[Task statement]
Set down, please, exactly the lines below that run from the line with "obj.data.transform(world)" to the line with "POINT_X = blade_low.x", both lines included.

──────────────────────────────

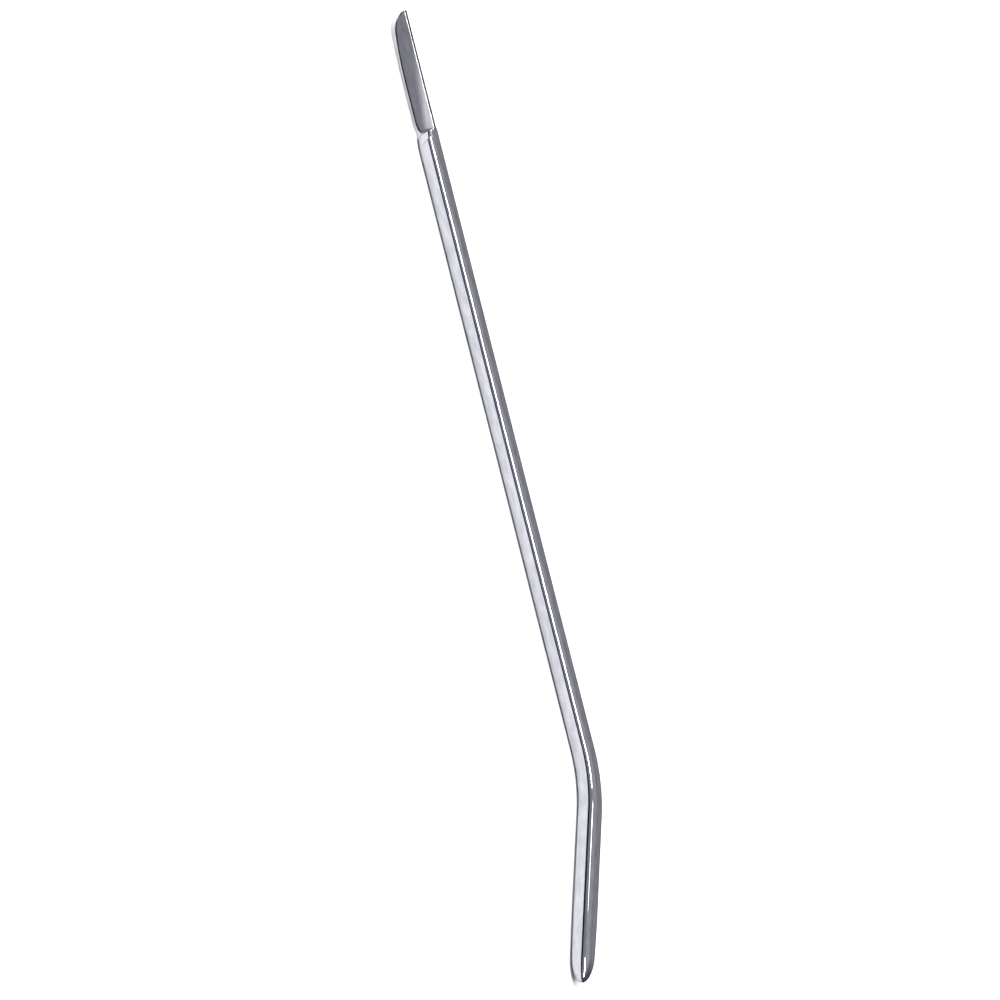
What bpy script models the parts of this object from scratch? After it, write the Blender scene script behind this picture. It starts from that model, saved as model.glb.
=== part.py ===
"""A metal spudger: one square steel bar with a knife blade at one end and a bent foot at the other.

Metres, +Z up. The tool lies on its underside at Z = 0, centred on the origin in X and Y.
The blade points along -X, and the foot bends towards -Y, which is called the front here.
The bar is modelled as four zones with a seam gap between them: blade, shank, bend and foot.
Each zone is drawn as rings of (along, front, up) points on a straight bar, then bent into place.
"""

import math

import bmesh
import bpy
from mathutils import Vector

MM = 0.001

# The square bar, and how far its rounded edges reach over the level and the upright faces.
BAR = 3.5 * MM
HALF = BAR / 2
LEVEL_REACH = 0.72 * MM
UPRIGHT_REACH = 1.08 * MM
RIDGE_LEVEL_REACH = 1.25 * MM
# The front face's two roundings, on the straight bar and on the foot.
RIDGE_UPRIGHT_REACHES = (1.22 * MM, 1.55 * MM)
LOWER_UPRIGHT_REACHES = (1.20 * MM, 1.45 * MM)
LOWER_LEVEL_REACH = 1.40 * MM
FLAT_PLACES = (0.2, 0.4, 0.6, 0.8)
FLAT_SHARE = 0.08
ARC_STEPS = 4
SEAM_GAP = 0.3 * MM

# Lengths along the bar's axis, from the point of the blade.
TIP_TO_CORNER = 142.8 * MM
CORNER_TO_NOSE = 39.1 * MM
BLADE_ZONE = 27.5 * MM

# The bend between the shank and the foot.
BEND_ANGLE = math.radians(34.5)
BEND_R = 20.0 * MM
BEND_STEPS = 12
BEND_TANGENT = BEND_R * math.tan(BEND_ANGLE / 2)
BEND_START = TIP_TO_CORNER - BEND_TANGENT
BEND_END = BEND_START + BEND_R * BEND_ANGLE
FOOT_LENGTH = CORNER_TO_NOSE - BEND_TANGENT

# Where the bar starts to grow thicker, and its size there, at the bend's start and at its end.
GROWTH = ((80.0 * MM, 1.0), (BEND_START, 1.035), (BEND_END, 1.095))

# The blade's stations. Each is where it crosses the top of the bar and where it crosses the
# underside, then how high the foot of its face and its cutting edge are above the axis.
BLADE_STATIONS = (
    (0.00 * MM, 1.45 * MM, 1.10 * MM, 0.75 * MM),
    (1.00 * MM, 2.10 * MM, 0.25 * MM, -0.15 * MM),
    (2.40 * MM, 3.30 * MM, -0.25 * MM, -0.65 * MM),
    (6.50 * MM, 7.60 * MM, -0.62 * MM, -1.00 * MM),
    (10.5 * MM, 11.5 * MM, -0.74 * MM, -1.12 * MM),
    (20.4 * MM, 20.4 * MM, -0.74 * MM, -1.16 * MM),
    (21.5 * MM, 21.8 * MM, -0.56 * MM, -1.00 * MM),
    (21.9 * MM, 22.6 * MM, -0.15 * MM, -0.62 * MM),
)
# The ledge between the blade's root and the shoulder, and how far its face is set back.
LEDGE = (22.15 * MM, 23.0 * MM)
LEDGE_DEPTH = 0.45 * MM
SHOULDER = (23.2 * MM, 25.2 * MM)

# The blade's section, as (front, up) from the bar's axis.
SPINE_REAR = (-1.22 * MM, HALF - 0.15 * MM)
SPINE_REAR_REACH = 0.10 * MM
SPINE_FRONT = (-0.18 * MM, HALF)
SPINE_SLOPE = (0.08 * MM, 0.09 * MM)
SPINE_R = 0.04 * MM
SPINE_EASE = 0.60 * MM
FACE_LEAN = math.tan(math.radians(28.5))
FACE_CROWN = 0.04 * MM
STEP_LEAN = math.tan(math.radians(17.0))
STEP_SHARE = 0.8
STEP_HEIGHT = 0.34 * MM
STEP_REACH = 0.05 * MM
EDGE_INSET = 0.06 * MM
EDGE_REACH = 0.03 * MM
BACK_LOW = (-0.25 * MM, -0.62 * MM)
BACK_HIGH = (-1.10 * MM, 0.55 * MM)
HOLLOW_REACH = 0.45 * MM

# The foot's nose: it tapers a little, then closes in a rounded end.
TAPER_LENGTH = 13.0 * MM
TAPER_SHARE = 0.13
NOSE_LENGTH = 4.8 * MM
NOSE_STEPS = 10


def clear_scene():
    """Removes every object that the file holds."""
    for old in list(bpy.data.objects):
        bpy.data.objects.remove(old)


def steel(name, base, roughness):
    """A bare stainless steel."""
    material = bpy.data.materials.new(name)
    material.use_nodes = True
    shader = material.node_tree.nodes["Principled BSDF"]
    shader.inputs["Base Color"].default_value = (base, base, base * 1.03, 1.0)
    shader.inputs["Metallic"].default_value = 1.0
    shader.inputs["Roughness"].default_value = roughness
    return material


def eased_corner(before, corner, after, reaches):
    """Points round one corner, starting and ending at its two reaches along the sides."""
    back = (before - corner).normalized()
    ahead = (after - corner).normalized()
    start = corner + back * reaches[0]
    end = corner + ahead * reaches[1]
    turn = math.pi - back.angle(ahead)
    weight = math.cos(turn / 2)
    points = []
    for step in range(ARC_STEPS + 1):
        t = step / ARC_STEPS
        shares = ((1 - t) ** 2, 2 * t * (1 - t) * weight, t**2)
        blended = start * shares[0] + corner * shares[1] + end * shares[2]
        points.append(blended / sum(shares))
    return points


def section(corners):
    """The closed outline through (front, up, reach before, reach after) corners."""
    places = [Vector(corner[:2]) for corner in corners]
    outline = []
    for i, corner in enumerate(corners):
        after = places[(i + 1) % len(places)]
        outline += eased_corner(places[i - 1], places[i], after, corner[2:])
    return outline


def bar_corners(scale=1.0, footward=0.0, set_back=0.0):
    """The square bar's corners, with the extra corners of the blade lying on its flat sides."""
    side = HALF * scale
    front = side - set_back
    level = LEVEL_REACH * scale
    upright = UPRIGHT_REACH * scale
    ridge, lower = (
        (on_bar + (on_foot - on_bar) * footward) * scale
        for on_bar, on_foot in (RIDGE_UPRIGHT_REACHES, LOWER_UPRIGHT_REACHES)
    )
    flat = 2 * side - ridge - lower
    small = flat * FLAT_SHARE
    on_flat = [(front, side - ridge - flat * share, small, small) for share in FLAT_PLACES]
    return [
        (-side, side, upright, level),
        (front, side, RIDGE_LEVEL_REACH * scale, ridge),
        *on_flat,
        (front, -side, lower, LOWER_LEVEL_REACH * scale),
        (-side, -side, level, upright),
        (-side, 0.0, small, small),
    ]


def blade_corners(foot_up, edge_up):
    """The blade: a narrow spine, a crowned front face, a small bevel, and a hollow back."""
    top_front = SPINE_FRONT[0] + SPINE_SLOPE[0]
    top_up = SPINE_FRONT[1] - SPINE_SLOPE[1]
    drop = top_up - foot_up
    foot_front = top_front + drop * FACE_LEAN
    crown_front = top_front + drop * FACE_LEAN / 2 + FACE_CROWN
    crown_reach = min(HOLLOW_REACH, drop / 4)
    step_up = foot_up - min((foot_up - edge_up) * STEP_SHARE, STEP_HEIGHT)
    step_front = foot_front + (foot_up - step_up) * STEP_LEAN
    return [
        (*SPINE_REAR, SPINE_REAR_REACH, SPINE_REAR_REACH),
        (*SPINE_FRONT, SPINE_R, SPINE_R),
        (top_front, top_up, SPINE_R, min(SPINE_EASE, drop / 4)),
        (crown_front, top_up - drop / 2, crown_reach, crown_reach),
        (foot_front, foot_up, crown_reach / 2, STEP_REACH),
        (step_front, step_up, STEP_REACH, STEP_REACH),
        (step_front - EDGE_INSET, edge_up, EDGE_REACH, EDGE_REACH),
        (*BACK_LOW, HOLLOW_REACH, HOLLOW_REACH),
        (*BACK_HIGH, HOLLOW_REACH, HOLLOW_REACH),
    ]


def growth(along):
    """How many times thicker than its blade end the bar is."""
    size = GROWTH[0][1]
    for (start, before), (end, after) in zip(GROWTH, GROWTH[1:]):
        share = min(max((along - start) / (end - start), 0.0), 1.0)
        size += (after - before) * share
    return size


def placed(point):
    """Where a point of the straight bar is on the bent tool."""
    along = point.x
    front = point.y * growth(along)
    height = (point.z + HALF) * growth(along)
    past = along - BEND_START
    turned = min(max(past / BEND_R, 0.0), BEND_ANGLE)
    beyond = min(past, 0.0) + max(along - BEND_END, 0.0)
    ahead = Vector((math.cos(turned), -math.sin(turned), 0.0))
    front_way = Vector((-math.sin(turned), -math.cos(turned), 0.0))
    centre = Vector((BEND_START, -BEND_R, height))
    return centre + front_way * (front - BEND_R) + ahead * beyond


def ring_at(corners, station):
    """A section placed on the tool, at a station that may slope from top to underside."""
    top, bottom = station
    ring = []
    for front, up in section(corners):
        share = (HALF - up) / BAR
        ring.append(placed(Vector((top + (bottom - top) * share, front, up))))
    return ring


def lofted(name, rings, material):
    """One closed solid through rings that have the same number of points."""
    mesh = bmesh.new()
    loops = [[mesh.verts.new(point) for point in ring] for ring in rings]
    for first, second in zip(loops, loops[1:]):
        for i in range(len(first)):
            j = (i + 1) % len(first)
            mesh.faces.new((first[i], first[j], second[j], second[i]))
    mesh.faces.new(reversed(loops[0]))
    mesh.faces.new(loops[-1])
    bmesh.ops.recalc_face_normals(mesh, faces=mesh.faces)
    data = bpy.data.meshes.new(name)
    mesh.to_mesh(data)
    mesh.free()
    data.shade_smooth()
    data.set_sharp_from_angle(angle=math.radians(25))
    data.materials.append(material)
    made = bpy.data.objects.new(name, data)
    bpy.context.scene.collection.objects.link(made)
    return made


def make_blade(material):
    """The knife blade with its sloping tip, the shoulder above it, and a short length of bar."""
    rings = [
        ring_at(blade_corners(foot_up, edge_up), (top, low))
        for top, low, foot_up, edge_up in BLADE_STATIONS
    ]
    end = BLADE_ZONE - SEAM_GAP / 2
    rings.append(ring_at(bar_corners(set_back=LEDGE_DEPTH), LEDGE))
    rings.append(ring_at(bar_corners(), SHOULDER))
    rings.append(ring_at(bar_corners(), (end, end)))
    return lofted("knife_blade", rings, material)


def make_shank(material):
    """The straight bar that is held."""
    start = BLADE_ZONE + SEAM_GAP / 2
    end = BEND_START - SEAM_GAP / 2
    rings = [ring_at(bar_corners(), (x, x)) for x in (start, GROWTH[0][0], end)]
    return lofted("shank", rings, material)


def make_bend(material):
    """The curved length between the shank and the foot."""
    start = BEND_START + SEAM_GAP / 2
    sweep = BEND_END - BEND_START - SEAM_GAP
    rings = []
    for step in range(BEND_STEPS + 1):
        share = step / BEND_STEPS
        x = start + sweep * share
        rings.append(ring_at(bar_corners(footward=share), (x, x)))
    return lofted("bend", rings, material)


def foot_scale(to_nose):
    """The foot's size at a distance from its nose, as a share of the bar's."""
    taper = max(0.0, 1 - to_nose / TAPER_LENGTH)
    size = 1 - TAPER_SHARE * taper**1.5
    if to_nose < NOSE_LENGTH:
        size *= math.sqrt(1 - (1 - to_nose / NOSE_LENGTH) ** 2)
    return size


def make_foot(material):
    """The straight foot with its tapered, rounded nose."""
    stations = [SEAM_GAP / 2, FOOT_LENGTH - TAPER_LENGTH]
    stations += [FOOT_LENGTH - TAPER_LENGTH * share for share in (0.8, 0.65, 0.5)]
    for step in range(NOSE_STEPS):
        quarter = math.pi / 2 * step / NOSE_STEPS
        stations.append(FOOT_LENGTH - NOSE_LENGTH * (1 - math.sin(quarter)))
    rings = []
    for station in stations:
        corners = bar_corners(foot_scale(FOOT_LENGTH - station), footward=1.0)
        x = BEND_END + station
        rings.append(ring_at(corners, (x, x)))
    return lofted("foot", rings, material)


def centre_on_origin(parts):
    """Moves the whole tool so that its box is centred on the origin in X and Y."""
    points = [part.matrix_world @ vertex.co for part in parts for vertex in part.data.vertices]
    for axis in (0, 1):
        low = min(point[axis] for point in points)
        high = max(point[axis] for point in points)
        for part in parts:
            part.location[axis] = -(low + high) / 2


def main():
    clear_scene()
    polished = steel("polished_steel", 0.62, 0.12)
    ground = steel("ground_steel", 0.56, 0.22)
    parts = [make_blade(ground), make_shank(polished), make_bend(polished), make_foot(polished)]
    centre_on_origin(parts)


main()
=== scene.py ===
"""The looks of a polished steel spudger: fine meshes for its four zones, its steel, and a white table."""

import math

import bmesh
import bpy
from mathutils import Matrix, Vector


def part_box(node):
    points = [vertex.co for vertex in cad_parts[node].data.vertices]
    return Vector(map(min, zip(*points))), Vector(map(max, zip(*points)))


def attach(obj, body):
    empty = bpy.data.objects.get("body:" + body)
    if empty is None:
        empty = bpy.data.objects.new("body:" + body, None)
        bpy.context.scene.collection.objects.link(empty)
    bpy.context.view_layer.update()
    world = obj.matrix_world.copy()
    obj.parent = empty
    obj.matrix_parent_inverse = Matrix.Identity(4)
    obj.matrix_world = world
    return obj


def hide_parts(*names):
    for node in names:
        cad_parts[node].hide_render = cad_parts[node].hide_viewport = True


MM = 0.001

# ---------------------------------------------------------------------------------------------
# The frame, and the sizes that follow from it
# ---------------------------------------------------------------------------------------------

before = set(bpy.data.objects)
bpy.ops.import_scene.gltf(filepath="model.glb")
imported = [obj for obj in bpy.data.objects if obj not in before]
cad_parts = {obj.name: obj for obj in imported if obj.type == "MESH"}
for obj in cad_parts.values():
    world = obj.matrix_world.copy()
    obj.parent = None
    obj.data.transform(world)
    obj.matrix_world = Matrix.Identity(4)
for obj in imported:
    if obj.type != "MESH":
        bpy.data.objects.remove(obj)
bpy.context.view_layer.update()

shank_low, shank_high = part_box("shank")
blade_low, blade_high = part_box("knife_blade")

SIDE_Y = (shank_low.y + shank_high.y) / 2  # the shank's axis
POINT_X = blade_low.x  # the point of the blade

# The bar's design, in the CAD's own terms: distances run along its axis from the blade's point.
BAR = 3.5 * MM
HALF = BAR / 2
# How far the rounding of the long edges reaches over the level faces and the upright faces.
LEVEL_REACH = 0.72 * MM
UPRIGHT_REACH = 1.08 * MM
RIDGE_LEVEL_REACH = 1.25 * MM
# The front face's two roundings, on the straight bar and on the foot.
RIDGE_UPRIGHT_REACHES = (1.22 * MM, 1.55 * MM)
LOWER_UPRIGHT_REACHES = (1.20 * MM, 1.45 * MM)
LOWER_LEVEL_REACH = 1.40 * MM
TIP_TO_CORNER = 142.8 * MM
CORNER_TO_NOSE = 39.1 * MM
BEND_ANGLE = math.radians(34.5)
BEND_R = 20.0 * MM
BEND_TANGENT = BEND_R * math.tan(BEND_ANGLE / 2)
SHANK_START = (blade_high.x + shank_low.x) / 2 - POINT_X
SHANK_END = TIP_TO_CORNER - BEND_TANGENT
BEND_END = SHANK_END + BEND_R * BEND_ANGLE
FOOT_LENGTH = CORNER_TO_NOSE - BEND_TANGENT
# Where the bar starts to grow thicker, and its size there, at the bend's start and at its end.
GROWTH = ((80.0 * MM, 1.0), (SHANK_END, 1.035), (BEND_END, 1.095))

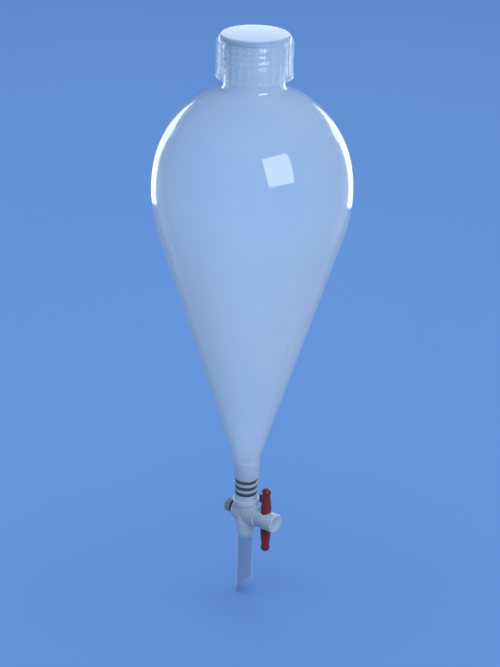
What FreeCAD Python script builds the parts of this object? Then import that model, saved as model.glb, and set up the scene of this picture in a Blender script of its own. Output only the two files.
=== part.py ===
import FreeCAD, Part
import math
import os

from FreeCAD import Vector

# A two litre fluoropolymer separatory funnel with a screw cap and a plug-in stopcock. Millimetres, +Z up.
# The origin is on the funnel's axis, level with the circle where the cone rests in its support ring.
# +X runs along the stopcock plug, from the retaining nut to the head that holds the handle.

# ---- Driving dimensions --------------------------------------------------------------------------
# Bulb, all outside sizes
seat_r = 50.8  # radius of the support ring that carries the cone
bulb_r = 73.4  # largest radius
cone_angle = 17.26  # between the cone's side and the axis, degrees
side_arc_r = 110.0  # from the widest circle down to the cone
crown_arc_r = 104.5  # from the widest circle up to the shoulder
crown_arc_turn = 10.4  # degrees turned by that arc
shoulder_arc_r = 73.9
bulb_wall = 1.3

# Neck with its outside thread
neck_r = 22.0
neck_wall = 2.5
neck_length = 31.8
neck_fillet_r = 4.5
neck_fillet_inside_r = 6.0
thread_pitch = 4.23
thread_height = 1.2
thread_base = 2.4
thread_crest = 1.0
neck_thread_turns = 4.0
thread_below_rim = 3.5
rim_round_r = 0.8

# Tube under the cone that takes the stopcock
tube_r = 10.2
tube_end_taper = 0.45  # radius lost from the top of the tube to its end
tube_wall = 1.5
tube_fillet_r = 35.0
tube_fillet_inside_r = 15.0
spigot_reach = 32.3  # how far the stopcock's inlet reaches up the tube
spigot_headroom = 0.8  # from the end of the inside fillet down to the inlet's rim

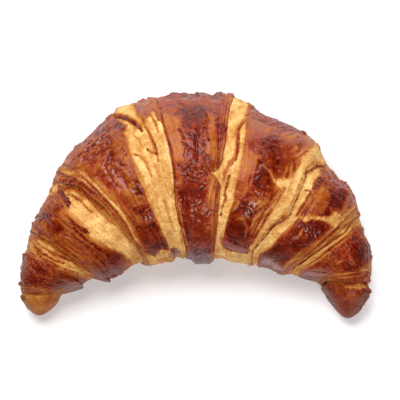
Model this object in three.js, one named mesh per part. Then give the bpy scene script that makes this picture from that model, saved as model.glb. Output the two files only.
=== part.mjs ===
// A pretzel croissant: one roll of laminated dough, curved into a crescent and baked with a lye crust.
// Millimetres, +Z up. It lies flat on z = 0 with its two horns pointing towards -Y, and its fat middle
// turn, whose tail is tucked under the front, towards +Y. The whole food is one solid.

import * as THREE from "three";

// Driving sizes of the roll.
const STEP_DEPTH = 2.7; // how far one turn of dough stands above the next at its edge
const PUFF = 1.5; // how far a turn swells between its two edges
const PUFF_FULLNESS = 0.8; // 1 swells as a sine, less is fuller near the edges
const COVERED_SHARE = 0.55; // how much of a turn rises from under its neighbour
const RIM_LEAN = 0.7; // how far an edge overhangs the turn beneath it
const SQUARENESS = 2.25; // exponent of the section: 2 is an ellipse, more is fuller
const BELLY_SHARE = 0.4; // height of the widest level, as a share of the roll's height
const SINK = 4.5; // how much of the round underside is pressed flat by the tray
const HORN_BLUNTNESS = 2.4; // 2 rounds a horn's end as a circle, more makes it blunter

// The thin layers that show along each free edge, as small steps just before it.
const LEAF_STEPS = [0.84, 0.92]; // where they lie across a turn
const LEAF_DEPTH = 0.45; // how far the surface drops at each
const LEAF_SLOPE = 0.012; // half-width of such a step, as a share of its turn

// The tail of the dough, which ends in a thick lip tucked under the front of the middle turn. The
// angles run round the roll from its back, over the top, to the front at half a turn.
const TAIL_THICKNESS = 2.6;
const TAIL_LIP_START = Math.PI * 0.9;
const TAIL_LIP_FULL = Math.PI * 1.02;
const TAIL_END = Math.PI * 1.13;
const TAIL_END_BLEND = 0.12;
const TAIL_FADE_START = Math.PI * 1.3;
const TAIL_FADE_END = Math.PI * 1.45;
const TAIL_LIP_SHARE = 0.8; // how much of the lip's thickness stands proud of the turn

// Fineness of the faceted solid.
const SEGMENTS = 52; // facets round the roll
const SWELL_ROWS = { tail: 9, body: 8, end: 6, horn: 7 }; // rows between the covered edge and the layers

// One station for each edge where a turn ends, from the left horn to the right one: where the edge
// crosses the back and the front of the crescent in plan, and how high the roll is there. The first
// and the last are the horns' own ends, given as wide as the horn would be if it were cut off there.
const STATIONS = [
  { name: "left horn tip", back: [-80.2, -52.2], front: [-67.3, -50.6], height: 19 },
  { name: "left horn edge", back: [-81.9, -38.5], front: [-61.5, -40.0], height: 28 },
  { name: "second left edge", back: [-77.8, -15.2], front: [-45.0, -35.0], height: 37 },
  { name: "first left edge", back: [-66.0, 14.2], front: [-24.5, -29.0], height: 46 },
  { name: "tail left edge", back: [-23.0, 50.2], front: [-5.0, -26.5], height: 53 },
  { name: "tail right edge", back: [21.0, 51.0], front: [8.5, -26.5], height: 53 },
  { name: "first right edge", back: [60.0, 24.8], front: [27.5, -30.0], height: 47 },
  { name: "second right edge", back: [78.0, -6.5], front: [43.5, -33.0], height: 38 },
  { name: "right horn edge", back: [82.0, -36.5], front: [59.5, -37.5], height: 29 },
  { name: "right horn tip", back: [78.5, -53.2], front: [65.3, -52.2], height: 17 },
];
const LAST = STATIONS.length - 1;
const TAIL_LEFT = 4;
const TAIL_RIGHT = 5;

// The turns of dough between the stations. "inner" is the edge that lies under its neighbour, nearer
// the middle, and "outer" the turn's own free edge. puff and step scale the driving sizes, bow is how
// far the turn's back bulges past the smooth line between its edges, and splits are the cracks in its
// pale stretch: where they lie across the turn, and how deep they are.
const TURNS = [
  { inner: 1, outer: 0, rows: "horn", puff: 0.3, step: 0.8, bow: 0, splits: [] },
  { inner: 2, outer: 1, rows: "end", puff: 0.9, step: 0.9, bow: 1.2, splits: [[0.2, 0.8]] },
  { inner: 3, outer: 2, rows: "body", puff: 1.0, step: 1.0, bow: -2.2, splits: [] },
  { inner: 4, outer: 3, rows: "body", puff: 1.1, step: 0.5, bow: 0.6, splits: [[0.14, 0.6]] },
  { inner: 5, outer: 6, rows: "body", puff: 1.1, step: 0.7, bow: -3.2, splits: [[0.15, 1.3]] },
  { inner: 6, outer: 7, rows: "body", puff: 1.0, step: 1.0, bow: -1.2, splits: [[0.24, 1.5]] },
  { inner: 7, outer: 8, rows: "end", puff: 0.9, step: 0.9, bow: 0.6, splits: [[0.2, 0.8]] },
  { inner: 8, outer: 9, rows: "horn", puff: 0.5, step: 0.8, bow: 0, splits: [] },
];
const TAIL_PUFF = 0.3; // the middle turn's puff, as a share of PUFF
const TAIL_BOW = -1.9; // its bow, in millimetres as for the others
const SPLIT_WIDTH = 0.05; // half-width of a crack, as a share of its turn

// Unevenness of hand-rolled dough, as sums of waves with seeded phases.
const SWAY = 0.035; // how far an edge wanders, as a share of a turn
const SWAY_WAVES = [1, 2, 3, 5, 8]; // waves round the roll
const SWAY_SEED = 11;
const LUMPS = { height: 0.55, seed: 71, along: 5, around: 3 }; // the broad unevenness
const WRINKLES = { height: 0.3, seed: 72, along: 4, around: 15 }; // short ones that run across a turn
const WAVES_IN_A_SUM = 5;
const WAVE_SPREAD = [0.6, 1.6]; // the shortest and longest of them, as shares of the stated one
const ALONG_STEP = 0.01; // a small step along the roll, in stations, to find which way it runs

const clamp = (x, low, high) => Math.min(high, Math.max(low, x));
const mix = (a, b, share) => a + (b - a) * share;

function smooth(from, to, x) {
  const s = clamp((x - from) / (to - from), 0, 1);
  return s * s * (3 - 2 * s);
}

// A small repeatable generator, so that each build gives the same dough.
function seeded(seed) {
  let state = seed >>> 0;
  return () => {
    state = (Math.imul(state, 1664525) + 1013904223) >>> 0;
    return state / 4294967296;
  };
}

// Waves over the angle alone, periodic round the roll, from -1 to 1.
function edgeWave(seed) {
  const draw = seeded(seed);
  const waves = SWAY_WAVES.map((n) => ({ n, phase: draw() * 2 * Math.PI, size: 1 / Math.sqrt(n) }));
  const total = waves.reduce((sum, w) => sum + w.size, 0);
  return (angle) => waves.reduce((sum, w) => sum + w.size * Math.sin(w.n * angle + w.phase), 0) / total;
}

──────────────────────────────

[Response to this task]
    obj.data.transform(world)
    obj.matrix_world = Matrix.Identity(4)
for obj in imported:
    if obj.type != "MESH":
        bpy.data.objects.remove(obj)
bpy.context.view_layer.update()

shank_low, shank_high = part_box("shank")
blade_low, blade_high = part_box("knife_blade")

SIDE_Y = (shank_low.y + shank_high.y) / 2  # the shank's axis
POINT_X = blade_low.x  # the point of the blade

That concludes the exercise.